Kenyataannya, industri ini belum berpihak pada petani khususnya mandiri dan plasma
yang tertatih-tatih dalam upaya memperoleh pinjaman ke bank.
“Baru mau tanam sawit,
hari ini misalnya kontrak [dengan bank], bulan depan sudah harus bayar cicilan.
Padahal, minimal menjadi pohon [belum berbuah] usia 3-4 tahun,” kata dia.
Sementara, puncak usia
produktif panen kelapa sawit pada umur 10-15 tahun. Setelah itu, petani harus
meremajakan ulang pohonnya.
Selain peremajaan pohon,
Wagio berharap pengumpulan dana untuk petani untuk infrastruktur perbaikan
jalan dari kebun ke pabrik hingga pendampingan kepada para petani.
Kuasa hukum SPKS Hifdzil
Alim mengatakan pada pasal 9 ayat (2) PP No. 24/2015 dana yang dihimpun untuk
kepentingan pengembangan perkebunan, pemenuhan hasil perkebunan untuk kebutuhan
pangan, bahan bakar nabati (biofuel) dan hilirisasi industri perkebunan.
“Penambahan poin terkait
penggunaan dana dalam pasal 9 ayat (2) di lapangan menimbulkan kerugian.
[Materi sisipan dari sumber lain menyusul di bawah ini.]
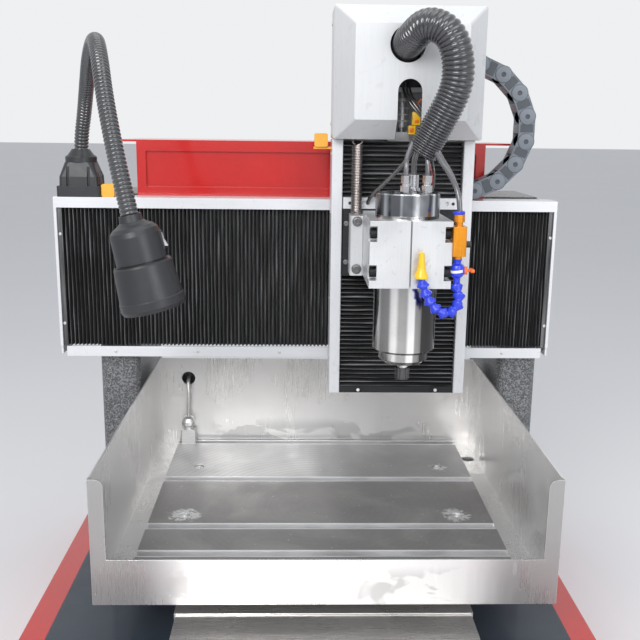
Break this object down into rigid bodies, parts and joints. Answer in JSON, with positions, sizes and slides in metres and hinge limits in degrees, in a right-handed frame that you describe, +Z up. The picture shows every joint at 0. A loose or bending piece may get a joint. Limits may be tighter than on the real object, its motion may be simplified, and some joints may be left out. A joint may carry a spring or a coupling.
{
  "type": "cnc engraving machine",
  "caption": "Bench engraving machine: moving T-slot table in a splash tray, fixed gantry with pleated covers, spindle on a Z column, lamp and coolant hose.",
  "frame": {"origin": "centre of the rectangle of floor bolts, on the floor", "axes": "+Z up, +Y from the front of the machine to the gantry's back, +X to the right seen from the front"},
  "size_m": [0.718, 0.96, 0.908],
  "materials": {
    "base": "gloss red paint",
    "deck": "satin blue-grey paint",
    "casting": "hammered dark paint",
    "guide_steel": "ground steel",
    "white_cover": "white coated aluminium",
    "dark_part": "black anodised",
    "motor": "black painted motor",
    "bellows": "black coated cloth",
    "chain": "grey plastic",
    "stainless": "bright stainless sheet",
    "table": "milled aluminium",
    "clamp": "machined aluminium",
    "spindle": "turned steel",
    "chrome": "bright plated",
    "fastener": "black oxide steel",
    "table_screw": "zinc plated steel",
    "armoured": "armoured sleeve",
    "hose_black": "black corrugated hose",
    "tubing": "clear and silver tube",
    "brass": "orange brass",
    "hose_blue": "blue plastic",
    "nozzle": "yellow plastic",
    "handle": "orange plastic",
    "sensor": "yellow plastic",
    "lamp": "dark grey plastic",
    "gooseneck": "grey ribbed sleeve",
    "switch": "light grey rocker"
  },
  "bodies": {
    "frame": {"base_frame": "base", "deck_plates": "deck", "machine_bed": "casting", "linear_rails": "guide_steel", "screw_supports": "guide_steel", "axis_motors": "motor", "column_left": "casting", "column_right": "casting", "gantry_beam": "casting", "beam_top_box": "base", "cover_frame": "white_cover", "x_bellows": "bellows", "drag_chain": "chain", "way_cover_fixed": "stainless", "shelf_sensor": "sensor", "lamp_base": "lamp", "lamp_gooseneck": "gooseneck", "lamp_head": "lamp"},
    "lamp_switch": {"lamp_switch": "switch"},
    "table": {"table_plate": "table", "table_screws": "table_screw", "tray": "stainless", "saddle": "casting", "y_bearings": "guide_steel", "tool_setter": "chrome", "setter_cable": "armoured", "way_cover_upper": "stainless"},
    "cover_front_2": {"way_cover_front_2": "stainless"},
    "cover_front_3": {"way_cover_front_3": "stainless"},
    "cover_rear_2": {"way_cover_rear_2": "stainless"},
    "cover_rear_3": {"way_cover_rear_3": "stainless"},
    "y_screw": {"y_screw": "guide_steel"},
    "x_screw": {"x_screw": "guide_steel"},
    "x_carriage": {"carriage_casting": "casting", "x_bearings": "guide_steel", "z_column": "white_cover", "z_bottom_cap": "dark_part", "z_guides": "guide_steel", "z_motor": "motor", "head_cover": "white_cover", "carriage_sensor": "sensor", "z_bellows": "bellows", "balance_spring": "chrome", "corrugated_hose": "hose_black"},
    "z_screw": {"z_screw": "guide_steel"},
    "z_head": {"z_plate": "dark_part", "z_bearings": "guide_steel", "spindle_clamp": "clamp", "clamp_bolts": "fastener", "spindle_body": "spindle", "spindle_fittings": "chrome", "spindle_tubes": "tubing", "coolant_block": "brass", "hose_base": "hose_blue"},
    "spindle_rotor": {"spindle_shaft": "spindle", "collet_nut": "chrome"},
    "valve_handle": {"valve_handle": "handle"},
    "hose_middle": {"hose_middle": "hose_blue"},
    "hose_end": {"hose_end": "hose_blue", "coolant_nozzle": "nozzle"}
  },
  "joints": [
    {"name": "y_slide", "type": "slide", "parent": "frame", "child": "table", "axis": [0, 1, 0], "range_m": [-0.235, 0.125]},
    {"name": "cover_front_2_slide", "type": "slide", "parent": "frame", "child": "cover_front_2", "axis": [0, 1, 0], "range_m": [-0.15867, 0.08533]},
    {"name": "cover_front_3_slide", "type": "slide", "parent": "frame", "child": "cover_front_3", "axis": [0, 1, 0], "range_m": [-0.08033, 0.04367]},
    {"name": "cover_rear_2_slide", "type": "slide", "parent": "frame", "child": "cover_rear_2", "axis": [0, 1, 0], "range_m": [-0.15867, 0.08533]},
    {"name": "cover_rear_3_slide", "type": "slide", "parent": "frame", "child": "cover_rear_3", "axis": [0, 1, 0], "range_m": [-0.08033, 0.04367]},
    {"name": "y_screw_turn", "type": "hinge", "parent": "frame", "child": "y_screw", "pos_m": [0, 0, 0.131], "axis": [0, 1, 0], "continuous": true},
    {"name": "x_slide", "type": "slide", "parent": "frame", "child": "x_carriage", "axis": [1, 0, 0], "range_m": [-0.285, 0.075], "deforming": ["x_bellows", "drag_chain"]},
    {"name": "x_screw_turn", "type": "hinge", "parent": "frame", "child": "x_screw", "pos_m": [0, 0.206, 0.55], "axis": [1, 0, 0], "continuous": true},
    {"name": "z_slide", "type": "slide", "parent": "x_carriage", "child": "z_head", "axis": [0, 0, 1], "range_m": [-0.13, 0.01], "deforming": ["balance_spring", "z_bellows", "corrugated_hose", "spindle_tubes"]},
    {"name": "z_screw_turn", "type": "hinge", "parent": "x_carriage", "child": "z_screw", "pos_m": [0.107, 0.092, 0.5], "axis": [0, 0, 1], "continuous": true},
    {"name": "spindle_turn", "type": "hinge", "parent": "z_head", "child": "spindle_rotor", "pos_m": [0.1025, -0.037, 0.45], "axis": [0, 0, 1], "continuous": true},
    {"name": "valve_turn", "type": "hinge", "parent": "z_head", "child": "valve_handle", "pos_m": [0.1707, -0.078, 0.586], "axis": [1, 0, 0], "range_deg": [0, 90]},
    {"name": "hose_lower_bend", "type": "hinge", "parent": "z_head", "child": "hose_middle", "pos_m": [0.1616, -0.0902, 0.5464], "axis": [0, 1, 0], "range_deg": [-12, 12]},
    {"name": "hose_upper_bend", "type": "hinge", "parent": "hose_middle", "child": "hose_end", "pos_m": [0.1268, -0.0946, 0.5488], "axis": [0, 1, 0], "range_deg": [-12, 12]},
    {"name": "lamp_rocker", "type": "hinge", "parent": "frame", "child": "lamp_switch", "pos_m": [-0.18502, -0.158, 0.63086], "axis": [0, 1, 0], "range_deg": [0, 16]}
  ],
  "couplings": [
    {"joint": "cover_front_2_slide", "follows": "y_slide", "ratio": 0.66667},
    {"joint": "cover_front_3_slide", "follows": "y_slide", "ratio": 0.33333},
    {"joint": "cover_rear_2_slide", "follows": "y_slide", "ratio": 0.66667},
    {"joint": "cover_rear_3_slide", "follows": "y_slide", "ratio": 0.33333},
    {"joint": "y_screw_turn", "follows": "y_slide", "rad_per_m": 628.32},
    {"joint": "x_screw_turn", "follows": "x_slide", "rad_per_m": 628.32},
    {"joint": "z_screw_turn", "follows": "z_slide", "rad_per_m": 628.32}
  ]
}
Berdasarkan fakta Komisi Pemberantasan Korupsi (KPK) dengan judul Sumber Daya
Alam: Di Bawah Cengkeraman Mafia 2016, hanya terkonsentrasi dalam pemenuhan
untuk biofuel,” ujarnya.
Ahli hukum menilai
penyaluran dana tidak sesuai dengan amanah UU No. 39/2014 karena penyaluran
tidak optimal alias alokasi angkanya kecil, seperti pengembangan SDM perkebunan
sebesar 1%, penelitian dan pengembangan perkebunan 1%, promosi perkebunan 1%,
peremajaan perkebunan 1% dan sarana prasarana kebun 1%.